Após 17 anos de produção, documentário sobre Clarice Lispector estreia nos cinemas
Leitora voraz de Clarice Lispector – Água Viva foi o primeiro impacto, a riqueza da escrita deixou-a siderada -, a pernambucana Taciana Oliveira teve pela primeira vez a ideia de fazer um filme sobre ela em 2005. Dez anos depois, o projeto ainda dependia do aporte de recursos. Durante boa parte desse tempo, Taciana conseguiu filmar, realizando entrevistas que considerava importantes, usando recursos próprios.
Em 2015, já tinha um primeiro corte, que pretendia usar como justificativa num edital do Governo de Pernambuco. Carlos Henrique veio em seu auxílio para fazer a correção de cor. Deu ideias preciosas que levaram Taciana a mudar muita coisa em sua montagem. Essa mudança de rumo já havia ocorrido quando sua corroteirista, Teresa Montero – biógrafa da escritora -, descobriu a entrevista que Clarice havia dada ao programa Os Mágicos, da TV Educativa, em 1976. O material foi escaneado e incorporado, como já havia sido antes o depoimento de Clarice ao MIS-Rio.

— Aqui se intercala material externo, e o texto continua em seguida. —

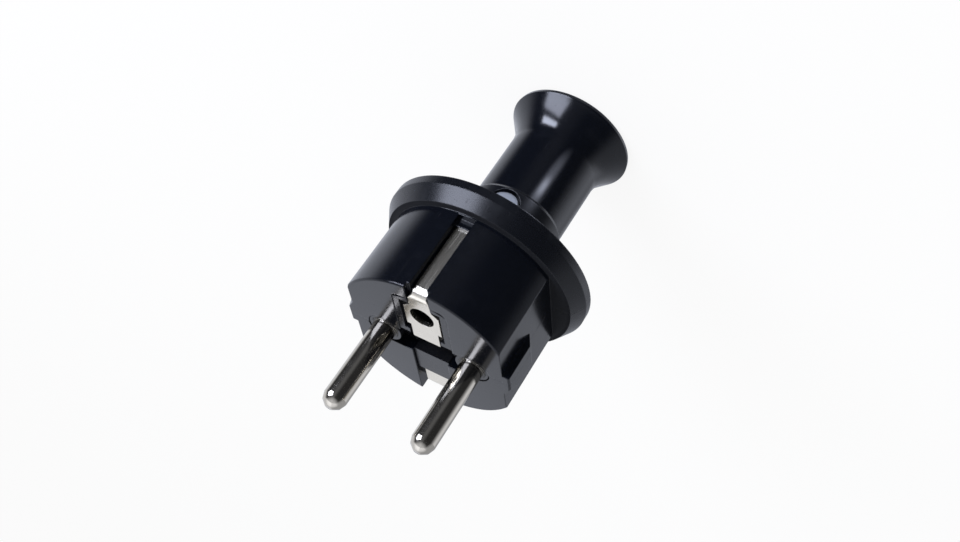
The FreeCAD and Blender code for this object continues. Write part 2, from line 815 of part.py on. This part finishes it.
def earth_socket():
    """Slit tube behind the plate that takes the earth pin of the wall outlet."""
    name = "earth_socket"
    start = plate_back - s.socket_length
    outer = rod(name + "_outer", s.socket_bore / 2 + s.socket_wall, s.socket_length, 0,
                -s.socket_offset, start)
    bore = rod(name + "_bore", s.socket_bore / 2, s.socket_length + s.overcut * 2, 0,
               -s.socket_offset, start - s.overcut)
    slit = centred_box(name + "_slit", -s.socket_offset - s.socket_bore, start - s.overcut,
                       s.socket_slit, s.socket_bore * 2, s.socket_length - s.front_wall)
    return cut(name, outer, bore, slit)


def socket_ring():
    """Spring ring that closes the slit tube."""
    name = "earth_socket_ring"
    radius = s.socket_bore / 2 + s.socket_wall
    start = plate_back - s.ring_drop - s.ring_width
    outer = rod(name + "_outer", radius + s.ring_thickness, s.ring_width, 0, -s.socket_offset, start)
    bore = rod(name + "_bore", radius, s.ring_width + s.overcut * 2, 0, -s.socket_offset,
               start - s.overcut)
    gap = side_box(name + "_gap", FRONT, s.socket_offset, s.socket_offset * 2, start - s.overcut,
                   s.socket_slit * 2, s.ring_width + s.overcut * 2)
    return cut(name, outer, bore, gap)


def earth_terminal():
    """Brass block between the two earth contacts, with a foot to the rear one."""
    name = "earth_terminal"
    start = -s.plate_end
    block = box(name + "_block", -s.earth_block_width / 2, start, earth_block_top - s.earth_block_length,
                s.earth_block_width, s.earth_block_depth, s.earth_block_length)
    foot = box(name + "_foot", -s.earth_block_width / 2, start, earth_block_top - s.earth_foot_height,
               s.earth_block_width, s.rear_leg_level + s.plate_end, s.earth_foot_height)
    thread = cross_rod(name + "_thread", s.screw_thread / 2, start - s.overcut,
                       start + s.earth_block_depth - s.overcut, 0, earth_screw_level)
    rivet_hole = cross_rod(name + "_rivet_hole", s.rivet_diameter / 2, start - s.overcut,
                           s.rear_leg_level + s.overcut, 0, earth_rivet_level)
    return cut(name, fuse(name + "_blank", block, foot), thread, rivet_hole)


def rivet(name, start, end, head_side):
    """Rivet along Y with one round head, which lies beyond the end on the head side."""
    head_start = start - s.rivet_head_height if head_side == FRONT else end
    head_end = start if head_side == FRONT else end + s.rivet_head_height
    return fuse(
        name,
        cross_rod(name + "_shank", s.rivet_diameter / 2, start, end, 0, earth_rivet_level),
        cross_rod(name + "_head", s.rivet_head / 2, head_start, head_end, 0, earth_rivet_level),
    )


def housing_screw():
    """Slotted screw that closes the housing, set in the recess of the collar."""
    name = "housing_screw"
    head_top = -housing_head_seat - s.housing_head_height
    bolt = screw(name + "_blank", AXIS, housing_screw_level, -housing_head_seat,
                 nut_seat + s.nut_height, s.housing_thread, s.housing_head, s.housing_head_height)
    slot = centred_box(name + "_slot", head_top, housing_screw_level - s.slot_cut / 2,
                       s.housing_head * 2, s.housing_head_height / 2, s.slot_cut)
    return cut(name, bolt, slot)


def housing_nut():
    """Hexagon nut in its pocket in the rear shell."""
    name = "housing_nut"
    blank = nut_prism(name + "_blank", s.nut_width, nut_seat, s.nut_height)
    hole = cross_rod(name + "_hole", s.housing_thread / 2, -s.overcut, body_radius, 0,
                     housing_screw_level)
    return cut(name, blank, hole)


def cord_clamp_bar():
    """Bar that presses the cord onto its seat, hollowed in the middle."""
    name = "cord_clamp_bar"
    top = -s.clamp_gap / 2
    bar = box(name + "_bar", -clamp_bar_half, top - s.clamp_bar_thickness,
              clamp_level - clamp_bar_width / 2, clamp_bar_half * 2, s.clamp_bar_thickness,
              clamp_bar_width)
    cuts = []
    saddle = clamp_screw_side - s.clamp_screw_head / 2
    cuts.append(rod(name + "_saddle", saddle, clamp_bar_width * 2, 0,
                    top + saddle - s.clamp_bar_thickness / 2, clamp_level - clamp_bar_width))
    for label, x in (("left", -clamp_screw_side), ("right", clamp_screw_side)):
        cuts.append(cross_rod(name + "_hole_" + label, s.clamp_screw_thread / 2 + s.fit,
                              -s.neck_diameter, s.overcut, x, clamp_level))
    return cut(name, bar, *cuts)


def clamp_screw(name, x):
    """Screw of the cord clamp."""
    under_head = -s.clamp_gap / 2 - s.clamp_bar_thickness
    return screw(name, x, clamp_level, under_head, s.clamp_gap / 2 + s.clamp_screw_reach,
                 s.clamp_screw_thread, s.clamp_screw_head, s.clamp_screw_head_height)


def build():
    """Every piece of the plug, as document objects named after their nodes."""
    pieces = [front_shell(), rear_shell(), contact_carrier()]
    seat = -s.head_width / 2
    for label, x in (("left", -half_pitch), ("right", half_pitch)):
        pieces.append(pin("pin_" + label, x))
        pieces.append(clamp_washer("clamp_washer_" + label, x, pin_screw_level, seat))
        pieces.append(terminal_screw("terminal_screw_" + label, x, pin_screw_level, seat, s.screw_reach))
    pieces.append(front_earth_contact())
    pieces.append(rear_earth_contact())
    pieces.append(earth_socket())
    pieces.append(socket_ring())
    pieces.append(earth_terminal())
    pieces.append(rivet("earth_rivet_front", -s.plate_end - s.strip_thickness, rivet_middle, FRONT))
    pieces.append(rivet("earth_rivet_rear", rivet_middle, s.rear_leg_level + s.strip_thickness, REAR))
    pieces.append(clamp_washer("clamp_washer_earth", AXIS, earth_screw_level, -s.plate_end))
    pieces.append(terminal_screw("terminal_screw_earth", AXIS, earth_screw_level, -s.plate_end,
                                 s.earth_block_depth - s.plate_end - s.overcut))
    pieces.append(housing_screw())
    pieces.append(housing_nut())
    pieces.append(cord_clamp_bar())
    pieces.append(clamp_screw("cord_clamp_screw_left", -clamp_screw_side))
    pieces.append(clamp_screw("cord_clamp_screw_right", clamp_screw_side))
    return pieces


def check(pieces):
    """Stop before anything is written if an object failed or a piece isn't one sound solid."""
    failed = [thing.Name for thing in doc.Objects if {"Invalid", "Error"} & set(thing.State)]
    if failed:
        raise RuntimeError("failed objects: " + ", ".join(failed))
    for piece in pieces:
        shape = piece.Shape
        if shape.isNull() or not shape.isValid() or len(shape.Solids) != 1:
            raise RuntimeError("%s has %d solids" % (piece.Name, len(shape.Solids)))


pieces = build()
doc.recompute()
check(pieces)
os.makedirs("parts", exist_ok=True)
for piece in pieces:
    piece.Label = piece.Name
    piece.Shape.exportStep(os.path.join("parts", piece.Name + ".step"))
    bounds = piece.Shape.BoundBox
    print("%-24s volume %9.2f  z %.2f to %.2f" % (piece.Name, piece.Shape.Volume, bounds.ZMin, bounds.ZMax))
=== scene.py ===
# %% [markdown]
# # A rewirable mains plug
#
# A rewirable plug is two moulded half shells that one screw holds together.  Between them sits a
# moulded carrier with two nickel-plated pins and two folded earth contacts.  The solid model gives
# every piece its real size and place.  This lesson dresses it: finishes for each piece, a studio
# and a camera.

import math

import bpy
from mathutils import Matrix, Vector

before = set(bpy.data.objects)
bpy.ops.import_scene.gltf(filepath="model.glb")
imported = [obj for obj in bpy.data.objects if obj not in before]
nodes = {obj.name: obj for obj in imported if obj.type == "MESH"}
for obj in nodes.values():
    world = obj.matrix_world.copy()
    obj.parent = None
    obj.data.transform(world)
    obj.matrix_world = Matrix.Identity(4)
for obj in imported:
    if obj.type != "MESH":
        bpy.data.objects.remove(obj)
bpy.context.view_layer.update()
MM = 0.001
print("pieces in the solid model:", len(nodes))

# %% [markdown]
# ## Where the eye stands
#
# A camera can be placed by eye, or worked out from things of known size.  Here the pins are 19 mm
# apart and 19 mm long, which fixes the distance and the lens.  The plug stands on its cable mouth,
# so the camera is turned far over about its own line of sight to show it lying across the picture
# with its pins down.

# %% Camera
CAMERA_PLACE = Vector((-77.6, -184.25, 140.6)) * MM
AIM_HEIGHT = 38.1 * MM
CAMERA_ROLL = math.radians(145.7)
LENS = 43.56
SENSOR = 36.0
NEAREST = 10 * MM

camera_data = bpy.data.cameras.new("studio_camera")
camera_data.sensor_width = SENSOR
camera_data.lens = LENS
camera_data.clip_start = NEAREST
camera = bpy.data.objects.new("studio_camera", camera_data)
bpy.context.scene.collection.objects.link(camera)
sight = Vector((0, 0, AIM_HEIGHT)) - CAMERA_PLACE
level = sight.to_track_quat("-Z", "Y").to_matrix().to_4x4()
turned = Matrix.Rotation(-CAMERA_ROLL, 4, "Z")
camera.matrix_world = Matrix.Translation(CAMERA_PLACE) @ level @ turned
bpy.context.scene.camera = camera
bpy.context.scene.view_settings.view_transform = "Standard"
print("camera distance in mm:", round(sight.length / MM, 1))

# %% [markdown]
# ## Wires
#
# Shader maths is hard to read when every sum takes four lines of node making.  A small class wraps
# a socket, so that a sum of two values adds its Math node by itself.  One method makes every other
# kind of node: it sets the node up first, and then its sockets.  The methods below it are short
# names for the nodes that the lesson uses most.


# %% Helpers for shader nodes
class Wire:
    """An output socket that adds Math nodes when it is used in a sum."""

    def __init__(self, tree, socket):
        self.tree = tree
        self.socket = socket

    def __add__(self, other):
        return self.tree.math("ADD", self, other)

    def __radd__(self, other):
        return self.tree.math("ADD", other, self)

    def __sub__(self, other):
        return self.tree.math("SUBTRACT", self, other)

    def __rsub__(self, other):
        return self.tree.math("SUBTRACT", other, self)

    def __mul__(self, other):
        return self.tree.math("MULTIPLY", self, other)

    def __rmul__(self, other):
        return self.tree.math("MULTIPLY", other, self)

    def __truediv__(self, other):
        return self.tree.math("DIVIDE", self, other)

    def __rtruediv__(self, other):
        return self.tree.math("DIVIDE", other, self)

    def __pow__(self, other):
        return self.tree.math("POWER", self, other)

    def __rpow__(self, other):
        return self.tree.math("POWER", other, self)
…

Clarice! Há um culto à escritora que nasceu na Ucrânia, desembarcou criança no Brasil, em Maceió. Com a família, fixou-se primeiro no Recife, antes de migrar para o Rio. “Foi muito importante para mim ressignificar essa passagem de Clarice pelo Recife.” De certa forma, a própria Taciana, por meio de Clarice, teve de encarar sua luta por afirmação num mundo comandado por homens. Clarice Lispector – A Descoberta do Mundo, 17 anos depois, finalmente estreia nos cinemas, nesta quinta, 8. Enfrenta a concorrência de filmes maiores – nos recursos -, mas valerá a pena embarcar nessa viagem para descobrir mais um pouco do que pode definir como ‘mistério Clarice’.

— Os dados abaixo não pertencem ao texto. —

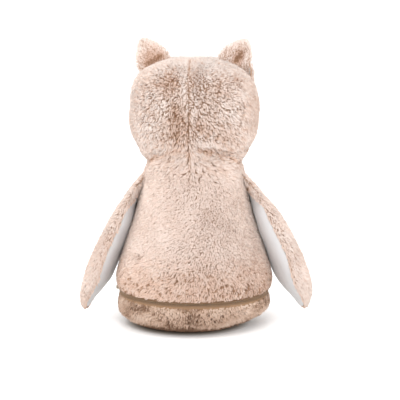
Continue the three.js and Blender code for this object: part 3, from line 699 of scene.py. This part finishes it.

A autora de livros viscerais – Perto do Coração Selvagem, A Hora da Estrela, A Paixão Segundo G.H. – era uma mulher belíssima. A amiga Maria Bonomi fala da sua beleza ‘misteriosa’. Na própria obra, Clarice refletia sobre isso. À amiga Lygia Fagundes Telles, outra mulher deslumbrante, disse que deviam sorrir menos nas fotos, sob pena de não serem levadas a sério. Ela despertava paixões, mas também viveu uma, intensa e irrealizada, pelo também escritor Lúcio Cardoso.
Reunidas no volume que dá título ao filme – A Descoberta do Mundo -, as crônicas de Clarice publicadas no Jornal do Brasil, de 1967 a 73, ajudam a entender não só os meandros da escrita, mas também a figura da autora. No início, Taciana chegou a pensar numa atriz para fazer Clarice no filme. Terminou optando pela leitura de trechos de suas obras, não apenas por atores e atrizes conhecidos, como Cristina Pereira, Eucir Souza e Elias Andreato, mas também por leitores da escritora. Muito se tem escrito sobre ela, mas a própria Clarice advertia – “Sou um mistério para mim mesma.” O doc de Taciana é um bom aquecimento para a ficção de Luiz Fernando Carvalho, A Paixão Segundo G.H., prometida para o ano que vem, com Maria Fernanda Cândido.